__Exercise directions__. What is needed is an exact copy of the lines from the one containing "imported = [obj" to the one containing "# ---- small", both lines included, and no other lines.

__Dataset content__.
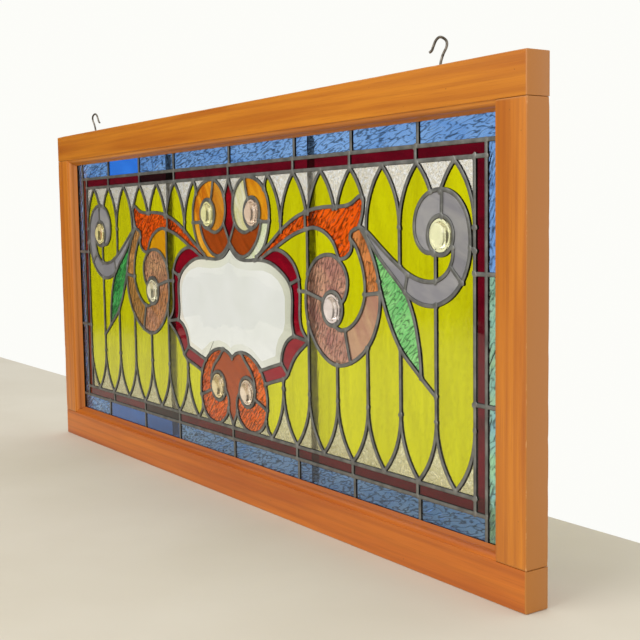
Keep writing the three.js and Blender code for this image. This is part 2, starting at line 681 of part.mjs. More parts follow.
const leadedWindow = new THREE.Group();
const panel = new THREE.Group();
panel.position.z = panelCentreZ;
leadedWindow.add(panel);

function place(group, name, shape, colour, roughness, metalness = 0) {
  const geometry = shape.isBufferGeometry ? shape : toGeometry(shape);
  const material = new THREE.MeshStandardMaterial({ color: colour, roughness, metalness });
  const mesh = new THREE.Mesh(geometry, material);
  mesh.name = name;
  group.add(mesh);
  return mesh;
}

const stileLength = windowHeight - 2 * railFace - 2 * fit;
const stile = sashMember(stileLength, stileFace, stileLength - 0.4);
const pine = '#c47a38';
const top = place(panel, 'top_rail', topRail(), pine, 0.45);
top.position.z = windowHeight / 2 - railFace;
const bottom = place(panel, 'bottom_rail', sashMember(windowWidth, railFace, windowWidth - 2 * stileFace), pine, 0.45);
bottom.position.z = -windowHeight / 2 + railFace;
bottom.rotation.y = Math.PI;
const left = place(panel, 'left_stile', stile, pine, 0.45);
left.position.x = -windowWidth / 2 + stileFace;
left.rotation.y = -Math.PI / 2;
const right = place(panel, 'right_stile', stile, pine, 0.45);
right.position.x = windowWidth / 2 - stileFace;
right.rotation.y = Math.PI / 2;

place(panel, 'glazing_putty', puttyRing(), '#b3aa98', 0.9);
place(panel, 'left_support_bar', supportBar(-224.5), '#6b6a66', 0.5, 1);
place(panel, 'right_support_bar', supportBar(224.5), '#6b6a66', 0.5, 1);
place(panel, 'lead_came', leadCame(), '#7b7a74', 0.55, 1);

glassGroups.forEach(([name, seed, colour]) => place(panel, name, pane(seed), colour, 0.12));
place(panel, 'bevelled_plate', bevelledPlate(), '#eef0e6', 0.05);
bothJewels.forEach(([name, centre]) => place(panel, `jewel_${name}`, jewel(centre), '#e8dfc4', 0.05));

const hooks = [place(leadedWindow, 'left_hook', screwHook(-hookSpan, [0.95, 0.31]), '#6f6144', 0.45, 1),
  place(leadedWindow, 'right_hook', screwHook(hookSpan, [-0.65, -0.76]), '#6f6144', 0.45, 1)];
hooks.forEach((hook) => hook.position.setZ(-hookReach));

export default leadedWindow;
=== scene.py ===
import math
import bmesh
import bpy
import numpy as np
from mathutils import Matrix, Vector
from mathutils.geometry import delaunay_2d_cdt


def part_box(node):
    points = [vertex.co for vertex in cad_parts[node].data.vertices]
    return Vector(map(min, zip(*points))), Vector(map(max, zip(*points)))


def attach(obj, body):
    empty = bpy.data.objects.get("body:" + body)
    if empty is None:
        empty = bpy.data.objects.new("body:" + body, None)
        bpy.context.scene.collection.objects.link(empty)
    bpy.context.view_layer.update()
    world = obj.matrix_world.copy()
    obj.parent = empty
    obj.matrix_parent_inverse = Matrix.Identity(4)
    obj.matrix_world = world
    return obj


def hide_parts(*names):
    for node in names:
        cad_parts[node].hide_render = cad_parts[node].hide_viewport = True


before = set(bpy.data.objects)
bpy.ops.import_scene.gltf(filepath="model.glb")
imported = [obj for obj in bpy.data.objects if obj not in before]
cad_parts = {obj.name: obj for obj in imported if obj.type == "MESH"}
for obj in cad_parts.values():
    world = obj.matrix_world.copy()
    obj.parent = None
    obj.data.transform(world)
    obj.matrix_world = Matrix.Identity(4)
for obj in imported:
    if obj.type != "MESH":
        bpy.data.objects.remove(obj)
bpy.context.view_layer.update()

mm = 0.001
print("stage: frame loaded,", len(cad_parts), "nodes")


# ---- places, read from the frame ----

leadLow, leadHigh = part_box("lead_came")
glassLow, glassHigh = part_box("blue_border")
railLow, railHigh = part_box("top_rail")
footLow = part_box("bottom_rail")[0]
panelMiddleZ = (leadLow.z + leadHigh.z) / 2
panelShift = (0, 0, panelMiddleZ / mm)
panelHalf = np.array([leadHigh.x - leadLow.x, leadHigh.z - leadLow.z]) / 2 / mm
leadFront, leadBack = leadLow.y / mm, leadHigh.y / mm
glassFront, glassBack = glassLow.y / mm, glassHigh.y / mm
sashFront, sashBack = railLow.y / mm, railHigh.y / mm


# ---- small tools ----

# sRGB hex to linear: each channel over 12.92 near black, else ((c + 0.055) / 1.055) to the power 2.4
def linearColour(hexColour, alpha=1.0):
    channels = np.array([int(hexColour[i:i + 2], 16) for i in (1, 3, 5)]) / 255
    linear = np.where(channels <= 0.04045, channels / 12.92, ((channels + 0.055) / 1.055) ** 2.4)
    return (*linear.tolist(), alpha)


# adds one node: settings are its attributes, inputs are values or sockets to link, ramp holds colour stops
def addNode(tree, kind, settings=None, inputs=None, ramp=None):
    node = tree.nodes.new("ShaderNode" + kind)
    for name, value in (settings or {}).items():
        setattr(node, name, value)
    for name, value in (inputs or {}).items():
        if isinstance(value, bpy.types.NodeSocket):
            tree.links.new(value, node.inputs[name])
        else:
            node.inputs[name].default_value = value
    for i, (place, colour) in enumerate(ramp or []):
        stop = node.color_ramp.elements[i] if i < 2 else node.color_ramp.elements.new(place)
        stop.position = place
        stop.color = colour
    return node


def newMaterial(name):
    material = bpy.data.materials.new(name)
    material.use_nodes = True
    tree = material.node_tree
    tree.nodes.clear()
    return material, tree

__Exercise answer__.
imported = [obj for obj in bpy.data.objects if obj not in before]
cad_parts = {obj.name: obj for obj in imported if obj.type == "MESH"}
for obj in cad_parts.values():
    world = obj.matrix_world.copy()
    obj.parent = None
    obj.data.transform(world)
    obj.matrix_world = Matrix.Identity(4)
for obj in imported:
    if obj.type != "MESH":
        bpy.data.objects.remove(obj)
bpy.context.view_layer.update()

mm = 0.001
print("stage: frame loaded,", len(cad_parts), "nodes")


# ---- places, read from the frame ----

leadLow, leadHigh = part_box("lead_came")
glassLow, glassHigh = part_box("blue_border")
railLow, railHigh = part_box("top_rail")
footLow = part_box("bottom_rail")[0]
panelMiddleZ = (leadLow.z + leadHigh.z) / 2
panelShift = (0, 0, panelMiddleZ / mm)
panelHalf = np.array([leadHigh.x - leadLow.x, leadHigh.z - leadLow.z]) / 2 / mm
leadFront, leadBack = leadLow.y / mm, leadHigh.y / mm
glassFront, glassBack = glassLow.y / mm, glassHigh.y / mm
sashFront, sashBack = railLow.y / mm, railHigh.y / mm


# ---- small tools ----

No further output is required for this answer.